The 1932 United States presidential election in Kansas was held on November 8, 1932 as part of the 1932 United States presidential election held throughout all forty-eight contemporary states. State voters chose nine electors, or representatives to the Electoral College, who voted for President and Vice-President.

Background
Kansas had been a powerfully Republican state during the 1920s (as it had been during its first quarter-century of statehood), although it did not possess the isolationist sentiment found in Appalachia or the Upper Midwest.
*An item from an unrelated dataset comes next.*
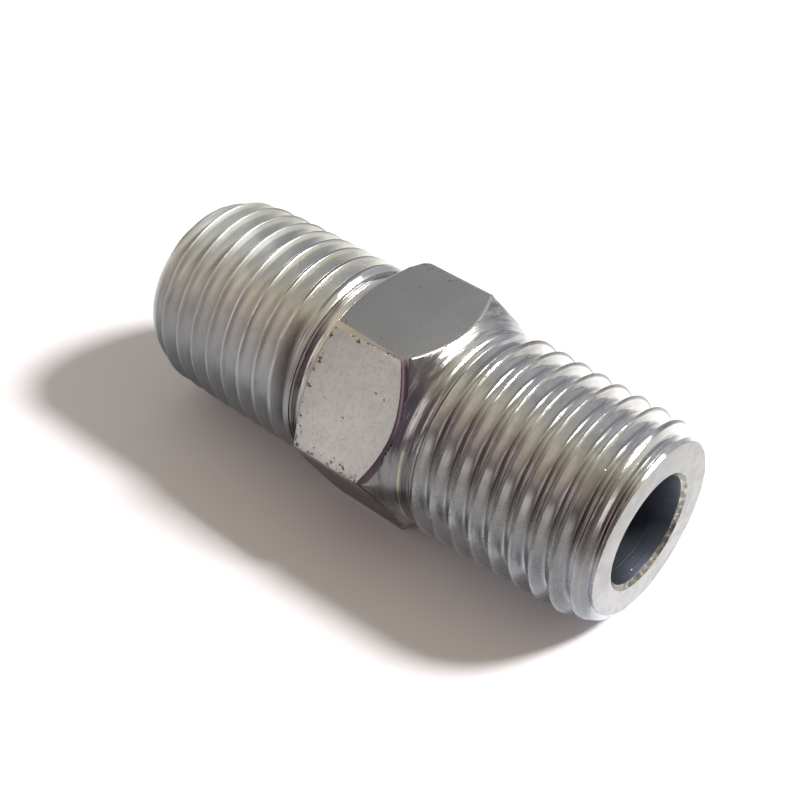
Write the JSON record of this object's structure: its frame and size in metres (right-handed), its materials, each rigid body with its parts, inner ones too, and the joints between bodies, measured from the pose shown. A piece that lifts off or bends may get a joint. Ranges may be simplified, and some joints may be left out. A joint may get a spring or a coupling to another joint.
{
  "type": "hexagon double nipple",
  "caption": "Straight pipe nipple with a central wrench hexagon, taper-threaded shanks on both ends and a through bore.",
  "frame": {"origin": "on the bore's axis, half way along the part", "axes": "+X along the bore towards the end that has the shallow hexagon chamfer, +Z square to the upper hexagon flat"},
  "size_m": [0.0358, 0.0166, 0.0142],
  "materials": {
    "plated_steel": "bright zinc plate over turned and drawn steel"
  },
  "bodies": {
    "root": {"nipple_body": "plated_steel"}
  },
  "joints": []
}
In 1928 large-scale anti-Catholic voting swept a state substantially part of the Ozark “Bible Belt”, so that whereas Kansas had been less anti-Democratic than more northerly Plains states in 1920 and 1924, it became Herbert Hoover’s best state in the entire nation at the next election cycle.

However, Hoover’s first term saw disaster on two fronts for the Great Plains: the economic calamity of the Great Depression was combined with a major drought in the region from 1930 onwards. Consequently, agricultural states like Kansas, which had already been hit by declining prices during the 1920s, were severely affected by a wave of foreclosures and outmigration. Roosevelt, despite the strong Republican bent of the state, saw a major opportunity in the Plains States, visiting Kansas, Nebraska and South Dakota extensively during his campaign in September. Outside of the prosperous Northeast, Hoover’s attempts at apologetics were a complete failure, with the result that Roosevelt carried every state west of the Appalachians. Kansas – the home state of incumbent Vice-President Curtis – was Hoover’s strongest state west of the Mississippi, but he still lost ninety-one counties and almost twenty-eight percent of the vote vis-à-vis his overwhelming triumph against Smith in 1928.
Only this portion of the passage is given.